Analysis

Germany: Four reasons why a fiscal boost is not around the corner

With the surprise win of Norbert Walter-Borjans and Saskia Esken, two staunch 'Groko' critics have taken over the leadership of the Social Democrats (SPD). Their outspoken critique of the government's balanced budget policy ('black zero') has rekindled hopes in the market about more expansionary fiscal policies. In this publication we outline four arguments why we think investors (still) should not get too excited about a big German fiscal policy boost in the near-term.

'Groko' collapse not a foregone conclusion: The new SPD leaders have been staunch critics of the current grand coalition ('Groko') during their campaign. Although we think the risk of a government crisis has risen, new elections in Q1 2020 are still not our base case (see scenarios on next page). Judging from current polling, neither the SPD nor the Conservatives (CDU/CSU) have an interest in an early election that would see their share of the vote diminished compared with 2017. The latest noises from the SPD also suggest such an awareness and the lead motion for this weekend's party convention will apparently not call outright for an end to the grand coalition. Instead, we expect the new SPD leaders to start exploratory talks with CDU/CSU in the coming weeks and months on key demands, such as revisions to the climate package (raise the CO2 price from EUR10 to EUR25/t), additional investments (in the volume of EUR450bn) and an increase in the minimum wage (from EUR9 to EUR12/hr). Minor concessions on these topics are a possibility to uphold the governing coalition for another year, but we doubt a grand scale fiscal policy 'rethink' will be part of it.

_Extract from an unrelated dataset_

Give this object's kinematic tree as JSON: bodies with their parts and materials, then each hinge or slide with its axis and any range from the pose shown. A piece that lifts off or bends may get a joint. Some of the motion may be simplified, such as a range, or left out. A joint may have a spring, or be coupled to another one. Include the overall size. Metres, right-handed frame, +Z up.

The open chancellor question: Internal divisions continue to haunt the SPD, both when it comes to policy priorities and personnel. The new party leaders are relatively unknown in political Berlin (and to voters for that matter) and it is doubtful whether one of them would receive the backing as a candidate for chancellor from all party wings. The most obvious (and popular) candidate, Finance Minister Olaf Scholz, has just suffered a major political defeat in the leadership battle, making his candidacy to lead the party into new elections highly unlikely. However, it is not only the SPD which is missing a strong chancellor candidate. The same problem can be seen in the CDU, where party leader Annegret Kramp-Karrenbauer (AKK) has so far failed to emerge from Angela Merkel's shadow and convince voters of her leadership qualities. In sum, we think neither the SPD nor CDU/CSU currently have a strong chancellor candidate to lead the parties into an election, again raising the risk that an early election call would backfire.

Debt brake still limits spending: Even if the CDU/CSU would be willing to compromise on the 'black zero', the constitutional debt brake would still limit fiscal space and hamper any ambitions of a large scale investment package. As we discussed in Loosening the brake , the room for extra fiscal spending is limited by the debt brake to some EUR5-6bn (0.2% of GDP) in 2020. While it is relatively easy to abandon the 'black zero' which is just an voluntary rule, the debt brake can only be abrogated in the event of natural catastrophes or 'exceptional emergencies' (neither of which currently applies). A constitutional change to tweak the debt brake would require a two-thirds majority in parliament (both Bundestag and Bundesrat). Without the CDU/CSU on board that would not be achievable and we doubt there is the political appetite for this at the moment.

Financing is just one part of the puzzle: Even if the SPD and CDU/CSU can somehow agree on the financing of a large scale investment package, implementation is far from certain. Apart from the drawn out legislative process to change the debt brake, a more tangible problem stems from capacity constraints in the construction sector to implement such a programme. Labour shortages and planning approval bottlenecks add to the list of impediments, especially at the local government level where most construction investment is realized. In sum, agreeing on the financing is one part of the puzzle. Implementing infrastructure investments on the ground is quite another.